Instruction:
Reproduce exactly the lines from the one containing "const material = new" down to the one containing "zip(*points))), Vector(map(max, zip(*points)))", including both of those lines, and nothing else.

Material for this task:

━━━━━━━━━━━━━━━━━━━━━━━━━━━━━━

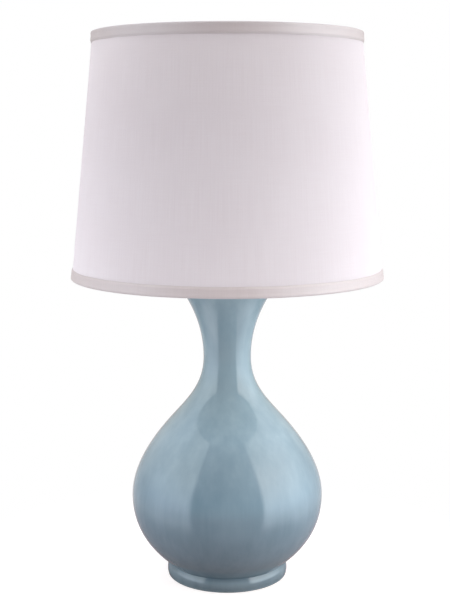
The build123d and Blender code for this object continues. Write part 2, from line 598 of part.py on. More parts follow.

━━━━━━━━━━━━━━━━━━━━━━━━━━━━━━

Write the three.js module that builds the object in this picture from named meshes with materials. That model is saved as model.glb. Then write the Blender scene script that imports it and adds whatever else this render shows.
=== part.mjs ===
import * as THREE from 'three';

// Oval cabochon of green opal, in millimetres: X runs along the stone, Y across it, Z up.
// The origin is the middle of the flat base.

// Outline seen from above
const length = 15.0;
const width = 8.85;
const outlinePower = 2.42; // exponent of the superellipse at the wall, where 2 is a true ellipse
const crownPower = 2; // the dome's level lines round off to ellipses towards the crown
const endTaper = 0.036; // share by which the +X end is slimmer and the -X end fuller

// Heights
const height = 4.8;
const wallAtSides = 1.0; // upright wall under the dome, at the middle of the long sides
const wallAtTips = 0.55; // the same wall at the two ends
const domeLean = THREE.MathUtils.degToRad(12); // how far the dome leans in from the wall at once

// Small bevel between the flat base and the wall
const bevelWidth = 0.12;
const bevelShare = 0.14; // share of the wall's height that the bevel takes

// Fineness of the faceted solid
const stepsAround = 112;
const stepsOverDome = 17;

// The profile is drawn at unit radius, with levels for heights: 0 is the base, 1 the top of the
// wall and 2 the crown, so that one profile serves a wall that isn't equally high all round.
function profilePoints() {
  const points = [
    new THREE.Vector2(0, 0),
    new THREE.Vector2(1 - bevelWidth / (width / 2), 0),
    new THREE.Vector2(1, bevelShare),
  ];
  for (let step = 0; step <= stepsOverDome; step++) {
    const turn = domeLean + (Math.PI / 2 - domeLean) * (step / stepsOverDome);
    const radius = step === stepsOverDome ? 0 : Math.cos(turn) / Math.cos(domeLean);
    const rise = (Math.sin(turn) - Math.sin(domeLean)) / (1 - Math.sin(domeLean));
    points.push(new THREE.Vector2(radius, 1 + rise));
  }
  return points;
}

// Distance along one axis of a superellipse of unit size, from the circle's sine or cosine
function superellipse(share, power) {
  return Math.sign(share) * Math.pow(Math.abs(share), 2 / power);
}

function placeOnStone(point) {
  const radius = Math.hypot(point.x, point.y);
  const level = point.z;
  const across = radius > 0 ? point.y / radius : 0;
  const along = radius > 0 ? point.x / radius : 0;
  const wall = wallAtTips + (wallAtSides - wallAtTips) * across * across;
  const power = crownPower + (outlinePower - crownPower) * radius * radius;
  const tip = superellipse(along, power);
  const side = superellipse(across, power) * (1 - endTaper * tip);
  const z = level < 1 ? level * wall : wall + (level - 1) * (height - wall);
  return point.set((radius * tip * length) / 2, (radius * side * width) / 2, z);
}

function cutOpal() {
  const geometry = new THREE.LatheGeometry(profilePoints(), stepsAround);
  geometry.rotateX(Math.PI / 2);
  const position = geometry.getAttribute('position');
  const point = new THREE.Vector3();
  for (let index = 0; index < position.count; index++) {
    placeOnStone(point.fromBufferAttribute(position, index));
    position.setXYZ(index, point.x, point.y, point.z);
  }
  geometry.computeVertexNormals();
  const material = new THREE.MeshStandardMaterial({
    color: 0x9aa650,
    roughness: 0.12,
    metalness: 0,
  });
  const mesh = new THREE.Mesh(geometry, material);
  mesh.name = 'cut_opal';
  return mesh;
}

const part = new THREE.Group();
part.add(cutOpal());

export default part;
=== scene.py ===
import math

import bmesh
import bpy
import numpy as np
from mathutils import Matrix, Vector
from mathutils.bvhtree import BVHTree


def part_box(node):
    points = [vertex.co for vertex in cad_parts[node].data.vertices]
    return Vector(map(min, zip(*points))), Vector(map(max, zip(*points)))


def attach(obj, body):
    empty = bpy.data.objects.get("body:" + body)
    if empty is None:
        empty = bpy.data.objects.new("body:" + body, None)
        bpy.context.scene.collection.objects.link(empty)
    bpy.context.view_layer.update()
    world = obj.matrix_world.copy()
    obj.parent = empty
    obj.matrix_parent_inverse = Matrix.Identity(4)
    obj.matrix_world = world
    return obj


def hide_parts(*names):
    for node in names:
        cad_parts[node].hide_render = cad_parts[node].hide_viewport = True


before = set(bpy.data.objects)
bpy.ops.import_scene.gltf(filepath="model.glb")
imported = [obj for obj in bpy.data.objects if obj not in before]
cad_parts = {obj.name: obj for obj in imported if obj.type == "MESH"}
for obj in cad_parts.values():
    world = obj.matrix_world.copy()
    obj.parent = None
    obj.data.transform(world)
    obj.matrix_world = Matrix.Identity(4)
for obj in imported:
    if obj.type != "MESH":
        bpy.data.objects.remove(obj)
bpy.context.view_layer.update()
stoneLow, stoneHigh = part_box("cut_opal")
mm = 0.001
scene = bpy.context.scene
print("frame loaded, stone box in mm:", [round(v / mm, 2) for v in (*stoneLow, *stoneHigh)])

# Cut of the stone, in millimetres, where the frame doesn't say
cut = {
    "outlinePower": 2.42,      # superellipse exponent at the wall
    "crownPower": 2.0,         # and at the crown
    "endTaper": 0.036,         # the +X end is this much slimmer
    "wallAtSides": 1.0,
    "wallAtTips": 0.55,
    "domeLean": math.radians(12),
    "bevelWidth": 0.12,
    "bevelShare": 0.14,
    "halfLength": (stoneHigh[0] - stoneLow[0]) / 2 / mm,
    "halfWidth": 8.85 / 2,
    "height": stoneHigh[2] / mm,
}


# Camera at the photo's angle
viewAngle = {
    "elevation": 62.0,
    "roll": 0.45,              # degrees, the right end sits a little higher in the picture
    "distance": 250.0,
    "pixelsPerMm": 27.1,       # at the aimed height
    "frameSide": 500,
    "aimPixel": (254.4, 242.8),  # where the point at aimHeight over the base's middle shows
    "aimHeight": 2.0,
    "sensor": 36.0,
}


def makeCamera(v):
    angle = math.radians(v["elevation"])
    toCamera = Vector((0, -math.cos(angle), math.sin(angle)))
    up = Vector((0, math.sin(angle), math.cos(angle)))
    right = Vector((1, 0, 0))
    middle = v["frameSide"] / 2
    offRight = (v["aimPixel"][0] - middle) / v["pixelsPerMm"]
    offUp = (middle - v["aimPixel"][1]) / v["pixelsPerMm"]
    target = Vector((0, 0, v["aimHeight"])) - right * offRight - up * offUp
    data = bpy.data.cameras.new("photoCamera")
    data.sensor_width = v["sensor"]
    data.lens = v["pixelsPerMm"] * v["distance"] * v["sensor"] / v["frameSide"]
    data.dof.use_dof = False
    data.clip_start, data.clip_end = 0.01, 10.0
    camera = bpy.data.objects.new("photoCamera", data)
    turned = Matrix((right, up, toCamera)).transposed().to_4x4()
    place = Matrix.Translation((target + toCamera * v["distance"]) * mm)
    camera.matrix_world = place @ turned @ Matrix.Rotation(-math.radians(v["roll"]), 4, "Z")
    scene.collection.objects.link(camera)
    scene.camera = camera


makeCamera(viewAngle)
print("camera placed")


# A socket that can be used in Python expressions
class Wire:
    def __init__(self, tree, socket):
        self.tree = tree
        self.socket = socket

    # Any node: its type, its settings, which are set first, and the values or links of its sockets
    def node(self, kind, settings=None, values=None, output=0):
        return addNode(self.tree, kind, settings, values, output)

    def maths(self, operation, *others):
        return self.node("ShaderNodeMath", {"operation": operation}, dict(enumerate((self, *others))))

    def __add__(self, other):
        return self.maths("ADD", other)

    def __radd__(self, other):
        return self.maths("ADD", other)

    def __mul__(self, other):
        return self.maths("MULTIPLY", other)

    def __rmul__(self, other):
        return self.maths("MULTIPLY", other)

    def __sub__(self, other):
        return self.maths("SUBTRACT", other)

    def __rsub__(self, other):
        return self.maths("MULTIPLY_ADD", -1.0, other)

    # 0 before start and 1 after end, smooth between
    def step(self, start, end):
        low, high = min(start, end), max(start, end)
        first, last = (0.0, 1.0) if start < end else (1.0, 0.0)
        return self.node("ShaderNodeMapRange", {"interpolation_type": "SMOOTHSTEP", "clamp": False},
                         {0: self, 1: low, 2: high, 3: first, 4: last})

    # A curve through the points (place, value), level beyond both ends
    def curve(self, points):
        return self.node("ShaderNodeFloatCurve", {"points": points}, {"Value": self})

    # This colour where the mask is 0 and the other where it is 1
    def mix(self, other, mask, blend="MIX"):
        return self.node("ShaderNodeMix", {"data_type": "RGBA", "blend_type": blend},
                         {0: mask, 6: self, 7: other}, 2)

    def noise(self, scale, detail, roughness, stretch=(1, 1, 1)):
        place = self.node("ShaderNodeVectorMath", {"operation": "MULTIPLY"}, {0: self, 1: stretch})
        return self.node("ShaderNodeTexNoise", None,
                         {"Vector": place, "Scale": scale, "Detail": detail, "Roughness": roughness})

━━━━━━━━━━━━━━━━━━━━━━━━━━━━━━

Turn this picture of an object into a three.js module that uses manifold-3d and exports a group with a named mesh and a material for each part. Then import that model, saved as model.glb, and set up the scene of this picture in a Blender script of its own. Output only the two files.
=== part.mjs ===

━━━━━━━━━━━━━━━━━━━━━━━━━━━━━━

Answer to the problem:
  const material = new THREE.MeshStandardMaterial({
    color: 0x9aa650,
    roughness: 0.12,
    metalness: 0,
  });
  const mesh = new THREE.Mesh(geometry, material);
  mesh.name = 'cut_opal';
  return mesh;
}

const part = new THREE.Group();
part.add(cutOpal());

export default part;
=== scene.py ===
import math

import bmesh
import bpy
import numpy as np
from mathutils import Matrix, Vector
from mathutils.bvhtree import BVHTree


def part_box(node):
    points = [vertex.co for vertex in cad_parts[node].data.vertices]
    return Vector(map(min, zip(*points))), Vector(map(max, zip(*points)))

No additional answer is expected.